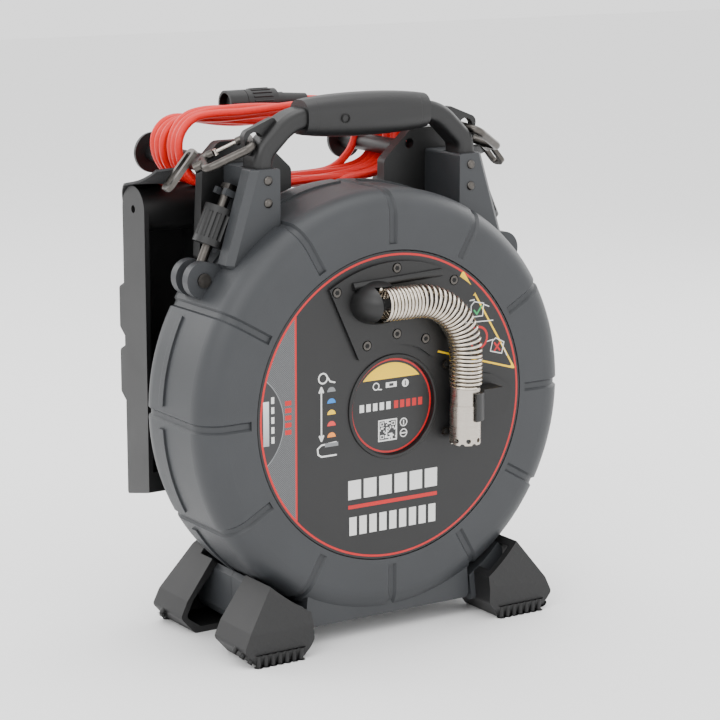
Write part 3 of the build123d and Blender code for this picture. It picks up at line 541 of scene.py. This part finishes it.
spring_steel, place = finish("spring_steel")
stain = place.noise(220.0, 3.0)
shade(place, stain.blend(rgb(186, 176, 162), rgb(222, 214, 202)), stain * 0.14 + 0.18, stain,
      0.00002, metal=1.0)
spring_curve = smooth_line("camera_spring_coils", coil_points, wire_radius * MM)
spring_curve.data.resolution_u = 1
spring_curve.data.bevel_resolution = 2
spring = as_mesh(spring_curve)
spring.data.materials.append(spring_steel)
bpy.ops.object.shade_smooth()
spring_start, spring_end = at(hood_x, spring_y, hood_z), at(spring_axis_x, spring_y, spring_end_z)
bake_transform(spring)
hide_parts("camera_spring")

push_points = [at(*spring_line(total_run * i / 24)[0]) for i in range(25)]
push_line = as_mesh(smooth_line("push_cable_in_spring", push_points, push_cable_r * MM))
push_line.data.materials.append(push_sheath)
bpy.ops.object.shade_smooth()
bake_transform(push_line)
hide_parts("push_cable_end")


# ---- Camera head ----
# Stainless head at the spring's end. Its crown guards the lens with a thick rim that is pierced
# by a ring of round flush holes, and has shallow notches between them.
crown_low, crown_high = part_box("camera_crown")
crown_middle = (crown_low + crown_high) / 2
crown_r = (crown_high.x - crown_low.x) / 2
crown_holes = 8
crown_wall, crown_cup, crown_hole_r, notch_r, drill_len = 2.6, 6.5, 1.9, 2.0, 8.0


def fresh(kind, name, place, turned=(0, 0, 0), **sizes):
    """A new primitive, alone in the selection."""
    bpy.ops.object.select_all(action="DESELECT")
    getattr(bpy.ops.mesh, f"primitive_{kind}_add")(location=place, rotation=turned, **sizes)
    made = bpy.context.object
    made.name = name
    bpy.ops.object.transform_apply(location=True, rotation=True, scale=True)
    return made


def edit_faces(piece, test):
    """Opens a piece for editing with only the faces that pass the test selected."""
    for polygon in piece.data.polygons:
        polygon.select = test(polygon.center, polygon.normal)
    for edge in piece.data.edges:
        edge.select = False
    for vertex in piece.data.vertices:
        vertex.select = False
    for polygon in piece.data.polygons:
        if polygon.select:
            for index in polygon.vertices:
                piece.data.vertices[index].select = True
    bpy.ops.object.mode_set(mode="EDIT")
    bpy.ops.mesh.select_mode(type="FACE")


def gather(name, pieces):
    """Joins several pieces into one."""
    bpy.ops.object.select_all(action="DESELECT")
    for piece in pieces:
        piece.select_set(True)
    bpy.context.view_layer.objects.active = pieces[0]
    bpy.ops.object.join()
    joined = bpy.context.object
    joined.name = name
    return joined


def dressed(piece, material, body):
    """Gives a finished piece its material, slot and, unless it bends, body, smooth but at sharp edges."""
    bpy.ops.object.select_all(action="DESELECT")
    piece.select_set(True)
    bpy.context.view_layer.objects.active = piece
    bpy.ops.object.shade_smooth_by_angle(angle=math.radians(35))
    piece.data.materials.clear()
    piece.data.materials.append(material)
    if body:
        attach(piece, body)
    return piece


def copies(model, name, places):
    """Copies of a model at the given 4x4 places, each with its own mesh, joined; the model goes."""
    made = []
    for matrix in places:
        copy = model.copy()
        copy.data = model.data.copy()
        copy.data.transform(matrix)
        bpy.context.collection.objects.link(copy)
        made.append(copy)
    bpy.data.objects.remove(model)
    return gather(name, made)


crown = fresh("cylinder", "camera_crown_pierced", crown_middle, vertices=96, radius=crown_r,
              depth=crown_high.z - crown_low.z)
edit_faces(crown, lambda centre, normal: normal.z < -0.9)
bpy.ops.mesh.inset(thickness=crown_wall * MM)
bpy.ops.mesh.extrude_region_move(TRANSFORM_OT_translate={"value": (0, 0, crown_cup * MM)})
bpy.ops.object.mode_set(mode="OBJECT")
drills = []
for k in range(crown_holes):
    angle = 2 * math.pi * (k + 0.5) / crown_holes
    out = Vector((math.cos(angle), math.sin(angle), 0))
    drills.append(fresh("cylinder", "drill", crown_middle + out * crown_r + Vector((0, 0, -0.4 * MM)),
                        turned=out.to_track_quat("Z", "Y").to_euler(), vertices=24,
                        radius=crown_hole_r * MM, depth=drill_len * MM))
    angle = 2 * math.pi * k / crown_holes
    out = Vector((math.cos(angle), math.sin(angle), 0))
    notch_at = Vector((crown_middle.x, crown_middle.y, crown_low.z - 0.6 * MM)) + out * crown_r
    drills.append(fresh("cylinder", "drill", notch_at, turned=out.to_track_quat("Z", "Y").to_euler(),
                        vertices=24, radius=notch_r * MM, depth=drill_len * MM))
drill = gather("crown_drills", drills)
cut = crown.modifiers.new("holes", "BOOLEAN")
cut.operation, cut.solver, cut.object = "DIFFERENCE", "EXACT", drill
bpy.ops.object.select_all(action="DESELECT")
crown.select_set(True)
bpy.context.view_layer.objects.active = crown
bpy.ops.object.modifier_apply(modifier=cut.name)
bpy.data.objects.remove(drill)
dressed(crown, steel, "camera")
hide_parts("camera_crown")

glass, place = finish("lens_glass")
dust = place.noise(800.0, 2.0)
shade(place, rgb(30, 34, 40), dust * 0.05 + 0.04, Transmission_Weight=0.85, IOR=1.5)
cover(glass, "lens_window")
light_face, place = finish("light_ring")
dots = place.noise(700.0, 1.0)
shade(place, dots.blend(rgb(238, 232, 190), rgb(250, 248, 226)), dots * 0.1 + 0.25)
cover(light_face, "light_ring")


# ---- Boots ----
# Black rubber cups on the four legs. The toe faces carry a pressed basket weave, and a row of
# rounded tread ribs runs along each sole's outer edge and up round its corner.
rubber, place = finish("boot_rubber")
x, y, z = place.xyz()
grain = place.noise(900.0, 3.0)
mottle = place.noise(18.0, 3.0)
facing = Term(place.socket.node.outputs["Normal"]).xyz()[1]
one_way, other_way = (x + z) * 90.0, (x - z) * 90.0
along, across = one_way % 1.0 - 0.5, other_way % 1.0 - 0.5
cell = ((one_way - one_way % 1.0) + (other_way - other_way % 1.0)) % 2.0 < 0.5
dash_one = (abs(along) < 0.42).both(abs(across) < 0.15)
dash_other = (abs(across) < 0.42).both(abs(along) < 0.15)
weave = (dash_one * cell).either(dash_other * (1 - cell)) * (abs(facing) > 0.6)
shade(place, (mottle * 0.7 + grain * 0.3).blend(rgb(9, 9, 10), rgb(17, 17, 18)), mottle * 0.12 + 0.5,
      weave + grain * 0.08, 0.0011)
cover(rubber, "front_boots", "rear_boots")

tread_r, tread_len, tread_pitch = 2.1, 10.0, 6.2
tread_in, tread_out, sole_ribs, corner_ribs = 94.0, 134.5, 7, 3
for name, toe_y, turn in (("front_boots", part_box("front_boots")[0].y, 1),
                          ("rear_boots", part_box("rear_boots")[1].y, -1)):
    rib = fresh("cylinder", "tread_rib", (0, 0, 0), vertices=16, radius=tread_r * MM, depth=tread_len * MM)
    edit_faces(rib, lambda centre, normal: abs(normal.z) > 0.9)
    bpy.ops.mesh.inset(thickness=0.05 * MM)
    bpy.ops.mesh.region_to_loop()
    bpy.ops.mesh.bevel(offset=1.6 * MM, segments=3)
    bpy.ops.object.mode_set(mode="OBJECT")
    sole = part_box(name)[0].z
    rib_places = []
    for side in (-1, 1):
        for k in range(sole_ribs):
            spot = Vector((side * (tread_in + tread_pitch * k) * MM, toe_y + 1.3 * turn * MM,
                           sole + tread_len / 2 * MM))
            rib_places.append(Matrix.Translation(spot))
        for k in range(corner_ribs):
            spot = Vector((side * (tread_out + 3.4 * k) * MM, toe_y + (4 + 6 * k) * turn * MM,
                           sole + (tread_len / 2 + 2.2 + 3.2 * k) * MM))
            rib_places.append(Matrix.Translation(spot) @ Matrix.Rotation(math.radians(-38 * side), 4, "Y"))
    treads = copies(rib, name + "_treads", rib_places)
    dressed(treads, rubber, "reel_case")


# ---- Grip ----
# Soft black over-moulding on the handle's bar, with a seam line near each end and a round blind
# hole low on its front.
grip_rubber, place = finish("grip_rubber")
x, y, z = place.xyz()
grain = place.noise(1100.0, 3.0)
mottle = place.noise(22.0, 3.0)
end_seams = abs(abs(x) - 47.0 * MM) < 0.5 * MM
shade(place, mottle.blend(rgb(7, 7, 8), rgb(14, 14, 15)), mottle * 0.12 + 0.42,
      grain * 0.15 - end_seams, 0.0005)
cover(grip_rubber, "grip")

# Near-black matte finish that paints the shade inside a hollow; it colours the screw sockets and the grip's
# blind hole.
hollow_painted_shade, place = finish("hollow_painted_shade")
shade(place, place.noise(300.0).blend(rgb(6, 6, 6), rgb(12, 12, 12)), place.noise(300.0) * 0.1 + 0.8)
grip_low, grip_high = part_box("grip")
eyelet_at = Vector((-25 * MM, grip_low.y + 0.3 * MM, (grip_low.z + grip_high.z) / 2 - 1 * MM))
# The blind hole is a ring with a 1.2 mm recess, all in the near-black painted-shade finish.
eyelet = fresh("cylinder", "grip_eyelet", eyelet_at, turned=(math.pi / 2, 0, 0), vertices=40,
               radius=3.6 * MM, depth=1.6 * MM)
edit_faces(eyelet, lambda centre, normal: normal.y < -0.9)
bpy.ops.mesh.inset(thickness=0.7 * MM)
bpy.ops.mesh.extrude_region_move(TRANSFORM_OT_translate={"value": (0, 1.2 * MM, 0)})
bpy.ops.object.mode_set(mode="OBJECT")
dressed(eyelet, hollow_painted_shade, "reel_case")


# ---- Shoulder strap ----
# One length of black webbing, tied by a flat ring to the snap hook on each side. It goes over the
# dock panel's ears and hangs in a loop down the panel's back, lying flat on it.
loop_low, loop_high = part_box("strap_loop")
end_low, end_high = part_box("strap_ends")
strap_w = 28.0 * MM
ear_at = at(0, 136.5, 148)
loop_y = (loop_low.y + loop_high.y) / 2
over_r = loop_y - ear_at.y
left_line = [Vector((-143 * MM, end_low.y + 1 * MM, end_high.z - 1 * MM)),
             Vector((-143 * MM, ear_at.y - 23 * MM, ear_at.z + over_r + 4 * MM))]
for k in range(7):
    angle = math.radians(15 * k)
    left_line.append(Vector(((-141 + 1.3 * k) * MM, ear_at.y + over_r * math.sin(angle),
                             ear_at.z + over_r * math.cos(angle))))
for x, z in ((-124, 104), (-111, 54), (-92, 4), (-62, -32), (-28, -45)):
    left_line.append(Vector((x * MM, loop_y, axis_z + z * MM)))
strap_line = left_line + [Vector((0, loop_y, axis_z - 47 * MM))]
strap_line += [Vector((-p.x, p.y, p.z)) for p in reversed(left_line)]


def passing_curve(points, share):
    """Point at a share of a smooth line through the points."""
    place = share * (len(points) - 1)
    i = min(int(place), len(points) - 2)
    t = place - i
    a, b, c, d = (points[min(max(i + k, 0), len(points) - 1)] for k in (-1, 0, 1, 2))
    return (b * 2 + (c - a) * t + (a * 2 - b * 5 + c * 4 - d) * t ** 2 + (b * 3 - a - c * 3 + d) * t ** 3) / 2


strap_steps = 180
strap_points = [passing_curve(strap_line, k / strap_steps) for k in range(strap_steps + 1)]
strap_length = sum((q - p).length for p, q in zip(strap_points, strap_points[1:]))
strap = fresh("grid", "shoulder_strap", (0, 0, 0), x_subdivisions=6, y_subdivisions=strap_steps, size=2)
for vertex in strap.data.vertices:
    across, k = vertex.co.x, round((vertex.co.y + 1) / 2 * strap_steps)
    here = strap_points[k]
    run = (strap_points[min(k + 1, strap_steps)] - strap_points[max(k - 1, 0)]).normalized()
    facing = Vector((0, here.y - ear_at.y, here.z - ear_at.z)) if here.z > ear_at.z else Vector((0, 1, 0))
    side = run.cross(facing).normalized()
    vertex.co = here + side * across * strap_w / 2
thick = strap.modifiers.new("thickness", "SOLIDIFY")
thick.thickness, thick.offset = 1.8 * MM, 0
bpy.ops.object.modifier_apply(modifier=thick.name)
webbing, place = finish("webbing")
place = Term(place.socket.node.outputs["UV"])
u, v, _ = place.xyz()
picks = abs((v * (strap_length / (1.5 * MM))) % 1.0 - 0.5)
warps = abs((u * 14.0 + (v * (strap_length / (3.0 * MM)) % 1.0) * 0.5) % 1.0 - 0.5)
fuzz = place.noise(160.0, 3.0)
shade(place, (picks * 0.8 + fuzz * 0.4).blend(rgb(14, 14, 15), rgb(46, 46, 48)), fuzz * 0.2 + 0.6,
      picks + warps, 0.0004)
dressed(strap, webbing, None)
at(0, 96, 170)
at(0, 134, 170)
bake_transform(strap)
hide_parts("strap_ends", "strap_loop")


# ---- Plug ----
# Screw-ring plug on the system cable's end: a black barrel with a ribbed coupling ring that a
# thumb and finger turn.
collar_low, collar_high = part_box("plug_collar")
collar_at = (collar_low + collar_high) / 2
collar_r, collar_len = (collar_high.z - collar_low.z) / 2, collar_high.x - collar_low.x
rib = fresh("cube", "collar_rib", (0, 0, 0), size=1)
rib.data.transform(Matrix.Diagonal((collar_len * 0.62, 1.5 * MM, 1.6 * MM, 1)))
edit_faces(rib, lambda centre, normal: normal.z > 0.9)
bpy.ops.mesh.bevel(offset=0.5 * MM, segments=3, affect="EDGES")
bpy.ops.object.mode_set(mode="OBJECT")
rib_places = [Matrix.Translation(collar_at) @ Matrix.Rotation(2 * math.pi * k / 18, 4, "X")
              @ Matrix.Translation((0, 0, collar_r)) for k in range(18)]
collar_ribs = copies(rib, "plug_collar_ribs", rib_places)
dressed(collar_ribs, black_plastic, "collar")


# ---- Screws ----
# Six-lobed sockets in the heads of the screws that hold the cable guide and the camera clip, each
# sunk in its pan head on the real screws; here each is a flat star of near-black painted shade laid just
# proud of the head.
def sockets(name, places, y, size):
    """Sockets of one size at their x, z places in mm, all at the same depth."""
    # Each socket is a flat star painted near-black as shade, not a real recess.
    star = fresh("cylinder", "socket", (0, 0, 0), turned=(math.pi / 2, 0, 0), vertices=24,
                 radius=size * MM, depth=0.3 * MM)
    for vertex in star.data.vertices:
        lobe = math.cos(6 * math.atan2(vertex.co.z, vertex.co.x))
        vertex.co.x, vertex.co.z = vertex.co.x * (1 + 0.13 * lobe), vertex.co.z * (1 + 0.13 * lobe)
    edit_faces(star, lambda centre, normal: abs(normal.y) > 0.9)
    bpy.ops.mesh.inset(thickness=0.25 * MM)
    bpy.ops.object.mode_set(mode="OBJECT")
    made = copies(star, name, [Matrix.Translation((x * MM, y, axis_z + z * MM)) for x, z in places])
    return dressed(made, hollow_painted_shade, "reel_case")


socket_r, socket_proud = 1.7, 0.05
guide_screw_places = [(1.2, 107.9), (-52.8, 93.9), (-25.9, 50.5), (1.4, 57), (54.2, 93.7), (27.9, 50.5)]
clip_screw_places = [(47, 28), (47, -25)]
sockets("guide_screw_sockets", guide_screw_places,
        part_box("guide_screws")[0].y - socket_proud * MM, socket_r)
sockets("clip_screw_sockets", clip_screw_places,
        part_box("clip_screws")[0].y - socket_proud * MM, socket_r)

* _Aim of the task_: Repeat, word for word, the lines from the opening of the material through the line containing "crown_wall, crown_cup, crown_hole_r, notch_r, drill_len".

* _Exercise solution_:
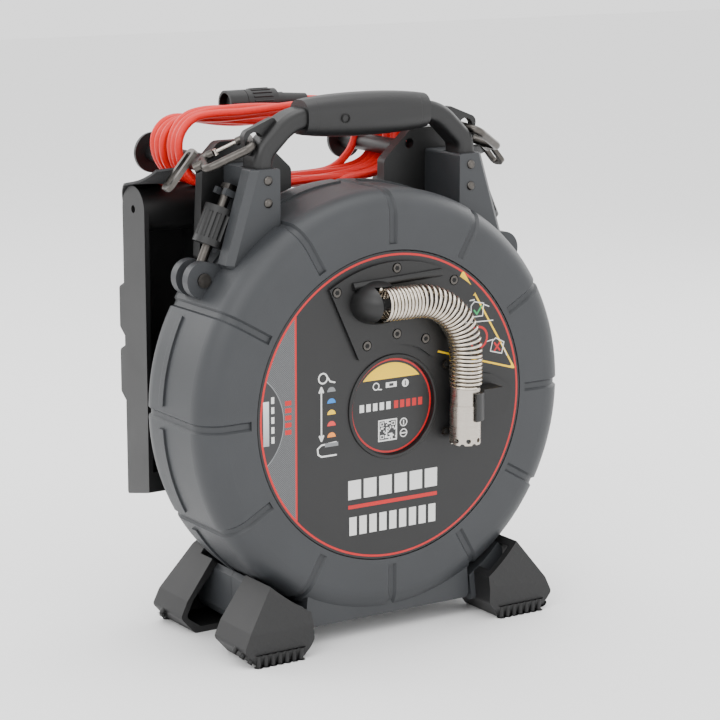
Write part 3 of the build123d and Blender code for this picture. It picks up at line 541 of scene.py. This part finishes it.
spring_steel, place = finish("spring_steel")
stain = place.noise(220.0, 3.0)
shade(place, stain.blend(rgb(186, 176, 162), rgb(222, 214, 202)), stain * 0.14 + 0.18, stain,
      0.00002, metal=1.0)
spring_curve = smooth_line("camera_spring_coils", coil_points, wire_radius * MM)
spring_curve.data.resolution_u = 1
spring_curve.data.bevel_resolution = 2
spring = as_mesh(spring_curve)
spring.data.materials.append(spring_steel)
bpy.ops.object.shade_smooth()
spring_start, spring_end = at(hood_x, spring_y, hood_z), at(spring_axis_x, spring_y, spring_end_z)
bake_transform(spring)
hide_parts("camera_spring")

push_points = [at(*spring_line(total_run * i / 24)[0]) for i in range(25)]
push_line = as_mesh(smooth_line("push_cable_in_spring", push_points, push_cable_r * MM))
push_line.data.materials.append(push_sheath)
bpy.ops.object.shade_smooth()
bake_transform(push_line)
hide_parts("push_cable_end")


# ---- Camera head ----
# Stainless head at the spring's end. Its crown guards the lens with a thick rim that is pierced
# by a ring of round flush holes, and has shallow notches between them.
crown_low, crown_high = part_box("camera_crown")
crown_middle = (crown_low + crown_high) / 2
crown_r = (crown_high.x - crown_low.x) / 2
crown_holes = 8
crown_wall, crown_cup, crown_hole_r, notch_r, drill_len = 2.6, 6.5, 1.9, 2.0, 8.0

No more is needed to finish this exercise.